With the wide variety of fresh ingredients so close by, the food in Mazatlán is quite amazing. The Culinary Roots Festival brought together chefs from all over the world who embrace the concept of utilizing traditional Mexican ingredients and cooking techniques in their restaurant menus. During the first night, in the major square of the old city’s Plaza Machado, there was a presentation by dozens of representatives from all over Sinaloa offering samples of incredibly delicious dishes that utilized these local ingredients. There are many restaurants throughout Mazatlán, and I found that looks can be deceiving. I was underwhelmed with the fare at some of the posh places, and amazed by the extraordinary offerings at some very ordinary-appearing spots.
One morning I had breakfast at Panchos, which sits right on the beach. The food is great; it’s genuine old-school Mexican staples like huevos rancheros, chilaquiles and burritos. Again, it’s an unassuming place, but it has great food and great views. The line of locals waiting outside for a table is one clue you’re in the right place for good eats. Another restaurant I can enthusiastically recommend is La Mazatleca—also right on the beach—for great seafood, especially the ceviches of shrimp, tuna and octopus.
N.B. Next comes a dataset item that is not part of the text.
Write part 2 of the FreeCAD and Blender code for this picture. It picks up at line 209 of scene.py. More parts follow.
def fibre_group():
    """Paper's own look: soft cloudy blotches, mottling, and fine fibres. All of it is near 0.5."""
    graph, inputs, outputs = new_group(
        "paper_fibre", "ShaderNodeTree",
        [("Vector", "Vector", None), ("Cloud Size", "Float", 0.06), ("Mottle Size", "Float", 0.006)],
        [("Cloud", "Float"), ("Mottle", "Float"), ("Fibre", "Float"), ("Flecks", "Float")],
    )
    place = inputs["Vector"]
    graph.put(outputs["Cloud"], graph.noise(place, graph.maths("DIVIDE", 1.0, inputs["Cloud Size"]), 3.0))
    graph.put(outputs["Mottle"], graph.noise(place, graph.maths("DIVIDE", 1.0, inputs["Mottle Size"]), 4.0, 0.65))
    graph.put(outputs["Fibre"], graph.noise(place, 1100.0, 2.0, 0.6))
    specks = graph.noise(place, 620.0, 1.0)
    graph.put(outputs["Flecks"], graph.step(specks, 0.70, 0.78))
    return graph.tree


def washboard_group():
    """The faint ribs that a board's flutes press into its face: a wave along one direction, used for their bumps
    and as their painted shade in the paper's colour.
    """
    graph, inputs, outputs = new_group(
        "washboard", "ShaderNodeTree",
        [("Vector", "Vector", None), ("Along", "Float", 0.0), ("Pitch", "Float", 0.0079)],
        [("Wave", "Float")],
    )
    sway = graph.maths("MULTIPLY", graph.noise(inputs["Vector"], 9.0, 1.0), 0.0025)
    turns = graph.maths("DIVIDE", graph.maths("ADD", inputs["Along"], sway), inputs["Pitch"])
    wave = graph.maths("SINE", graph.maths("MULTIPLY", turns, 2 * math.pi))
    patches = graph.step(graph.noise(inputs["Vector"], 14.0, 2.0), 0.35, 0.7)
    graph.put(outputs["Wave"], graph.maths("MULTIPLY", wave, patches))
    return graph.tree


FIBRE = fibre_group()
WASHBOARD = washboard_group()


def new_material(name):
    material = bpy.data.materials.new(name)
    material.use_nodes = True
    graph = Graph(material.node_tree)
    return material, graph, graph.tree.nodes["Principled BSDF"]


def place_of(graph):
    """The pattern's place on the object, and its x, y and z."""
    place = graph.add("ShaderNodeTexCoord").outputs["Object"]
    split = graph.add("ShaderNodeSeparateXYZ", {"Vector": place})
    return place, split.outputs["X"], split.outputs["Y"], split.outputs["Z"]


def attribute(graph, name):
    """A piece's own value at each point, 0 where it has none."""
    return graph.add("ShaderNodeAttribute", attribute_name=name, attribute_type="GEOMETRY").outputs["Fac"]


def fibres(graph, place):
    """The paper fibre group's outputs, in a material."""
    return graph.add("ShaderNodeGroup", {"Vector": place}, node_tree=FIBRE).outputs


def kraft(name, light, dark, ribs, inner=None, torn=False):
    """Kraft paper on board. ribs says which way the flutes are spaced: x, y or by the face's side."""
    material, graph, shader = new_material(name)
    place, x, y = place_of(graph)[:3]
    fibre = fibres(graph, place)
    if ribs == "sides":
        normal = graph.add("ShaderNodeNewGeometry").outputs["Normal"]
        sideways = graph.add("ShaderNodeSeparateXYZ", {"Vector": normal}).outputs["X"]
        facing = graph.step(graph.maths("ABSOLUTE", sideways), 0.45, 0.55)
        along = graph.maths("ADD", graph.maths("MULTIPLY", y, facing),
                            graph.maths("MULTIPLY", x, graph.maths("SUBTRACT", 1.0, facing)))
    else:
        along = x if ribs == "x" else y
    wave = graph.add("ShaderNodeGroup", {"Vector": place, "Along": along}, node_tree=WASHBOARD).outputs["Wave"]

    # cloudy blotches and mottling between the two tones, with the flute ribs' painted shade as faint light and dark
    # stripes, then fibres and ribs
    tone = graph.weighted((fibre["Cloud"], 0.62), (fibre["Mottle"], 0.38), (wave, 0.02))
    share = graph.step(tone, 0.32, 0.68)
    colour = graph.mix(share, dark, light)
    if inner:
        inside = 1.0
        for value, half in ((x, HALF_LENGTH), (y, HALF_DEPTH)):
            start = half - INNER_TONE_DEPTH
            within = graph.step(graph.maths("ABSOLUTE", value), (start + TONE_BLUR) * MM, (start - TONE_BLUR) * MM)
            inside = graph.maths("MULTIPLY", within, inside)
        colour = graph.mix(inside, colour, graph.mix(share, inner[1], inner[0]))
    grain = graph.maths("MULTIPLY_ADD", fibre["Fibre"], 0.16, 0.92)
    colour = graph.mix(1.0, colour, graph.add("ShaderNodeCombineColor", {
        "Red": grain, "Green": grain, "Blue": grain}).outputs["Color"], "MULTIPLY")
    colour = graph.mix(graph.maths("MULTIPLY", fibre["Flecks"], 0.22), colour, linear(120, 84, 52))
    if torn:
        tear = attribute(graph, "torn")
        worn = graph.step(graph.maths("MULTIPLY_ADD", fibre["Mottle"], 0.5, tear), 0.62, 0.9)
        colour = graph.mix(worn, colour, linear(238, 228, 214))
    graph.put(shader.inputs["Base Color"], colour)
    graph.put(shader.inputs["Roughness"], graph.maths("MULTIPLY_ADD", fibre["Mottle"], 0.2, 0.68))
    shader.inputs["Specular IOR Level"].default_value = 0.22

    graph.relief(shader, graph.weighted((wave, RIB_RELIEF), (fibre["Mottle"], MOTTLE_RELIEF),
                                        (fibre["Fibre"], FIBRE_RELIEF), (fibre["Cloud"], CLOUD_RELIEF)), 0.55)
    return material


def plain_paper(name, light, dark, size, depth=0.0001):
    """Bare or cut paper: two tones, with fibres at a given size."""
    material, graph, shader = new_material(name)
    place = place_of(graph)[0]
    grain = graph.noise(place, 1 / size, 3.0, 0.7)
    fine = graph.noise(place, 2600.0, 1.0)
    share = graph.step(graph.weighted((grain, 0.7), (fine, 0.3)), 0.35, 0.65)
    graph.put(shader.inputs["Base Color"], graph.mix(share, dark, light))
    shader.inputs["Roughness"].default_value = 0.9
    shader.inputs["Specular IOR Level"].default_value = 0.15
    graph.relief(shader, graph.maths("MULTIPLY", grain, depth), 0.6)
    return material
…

My absolute favorite and a must-not-miss is El Presidio, owned and chef-ed by Diego Becerra, a great guy and a big supporter of the Culinary Roots movement. The building that his restaurant is located in has been in his family for three generations and was first opened as a bank. While much of the remnants of the old structure have been retained, a talented local architect has used glass and steel to modernize the facility, without making it feel modern. It has many discreet indoor dining spaces, a beautiful outdoor veranda with lush green flora, and a magnificent bar, and it should be visited at night for one of the best meals you’ll ever savor.
Drinking in Mazatlán
From its early days, Mazatlán has attracted a disproportionate number of German immigrants, and none are more important than the three who in 1900 opened the Pacifico beer factory. You may not have noticed, but on the Pacifico label, inside the lifesaver ring, behind the anchor, is the famous hill of Mazatlán where the world’s second-highest lighthouse has guided ships since its construction in 1879. The easy hike up to the 515-foot summit is a worthwhile 30 minute trek that will reward you with an incredible panorama of the town, port and beaches.
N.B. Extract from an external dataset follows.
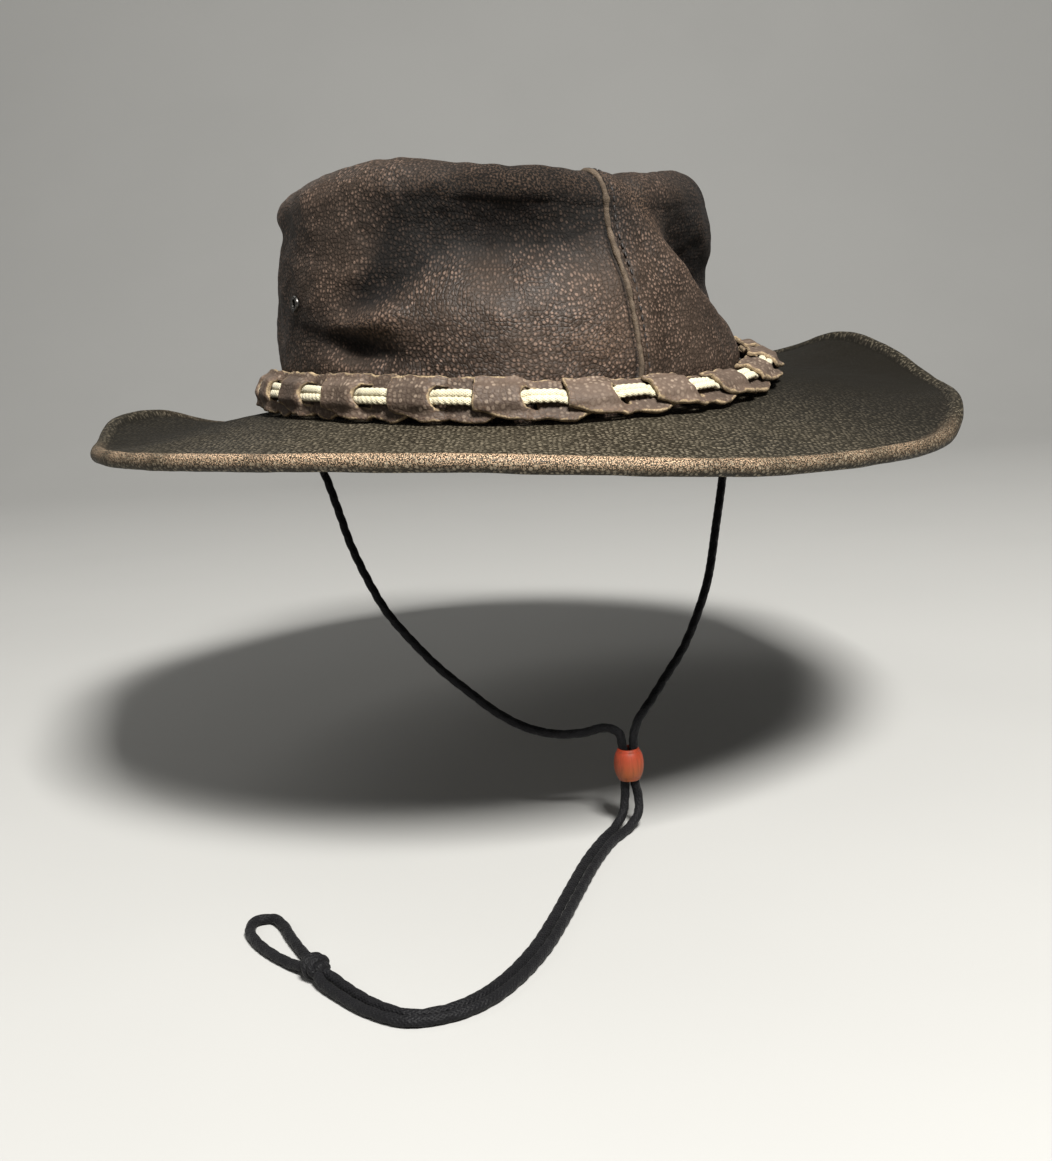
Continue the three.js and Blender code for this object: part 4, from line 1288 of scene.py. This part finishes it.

There are many tour guides in Mazatlán that for a modest fee will take you on out-of-town excursions. I went to the Los Osuna tequila factory with tour guide Rodolfo Osuna from Pronatours, and I highly recommend him for any in- or out-of-town excursion. We drove about a half-hour away from my hotel to this small facility, which sits among acres of blue agaves and has been in the family for three generations. The current owners take great pride in producing the highest-quality tequila in very low quantity. They sell only 30,000 bottles per year, which is one day’s worth of sales for Patrón.
How Los Osuna “tequila” is made
After the hearts of the agave plant are cooked in large ovens buried in the ground, they’re crushed by a pair of mules pulling a large grindstone in a circle. After the juice is extracted, yeast is added to commence the fermentation process in which the sugars are converted to alcohol. After two distillations, the liquid is put into oak barrels for strategic amounts of time. No time in the barrels results in the clear, un-aged Blanco. The less-than-12-months-aged version is Reposado (rested), and the over-12-months-aged tequila is Anejo (aged) amber-colored nectar. Technically, Mexican law says that only blue agave spirits from certain areas can be called tequila, so Los Osuna can only call its product 100% distilled blue agave, but after sampling all three, I can attest that it is one of the best I’ve ever had no matter the name.
A half-day on Deer Island
Another fun diversion is taking the half-day cruise aboard the catamaran at Marina El Cid. From the marina, it’s a short cruise to Deer Island (just a mile off the beach) where there’s snorkeling and kayaking. Drinks are provided onboard and they set up a bar and serve lunch on the island. There are also private fishing charters out of the marina—and you’ll never have a better opportunity to catch mahi, tuna, sailfish, or marlin than in these waters. You can also visit the El Verde Camacho Marine Turtle Station where turtles are bred and released to the sea. December through April is whale-watching season and migrating humpbacks are plentiful.
Mazatlán was a great time, and I wished I’d planned a longer visit. It’s very accessible with direct flights from LA, Dallas and Phoenix year-round, and in the late fall and winter there are direct flights from Minneapolis. The variety of activities, excellent cuisine and laid-back demeanor make Mazatlán much more than another beach resort, and whether you’re a couple or a family, you should definitely consider making plans to spend some time there.
Where to stay
I stayed at the Pueblo Bonito Mazatlán, which is all-inclusive, right on the beach of the “Golden Zone” of Mazatlán. All-inclusives in Mexico are great because you have unlimited food and drink, but besides breakfast and poolside cocktails, I ate most of my meals elsewhere. The hotel is quite nice and has a spa where you can get a great massage for $50.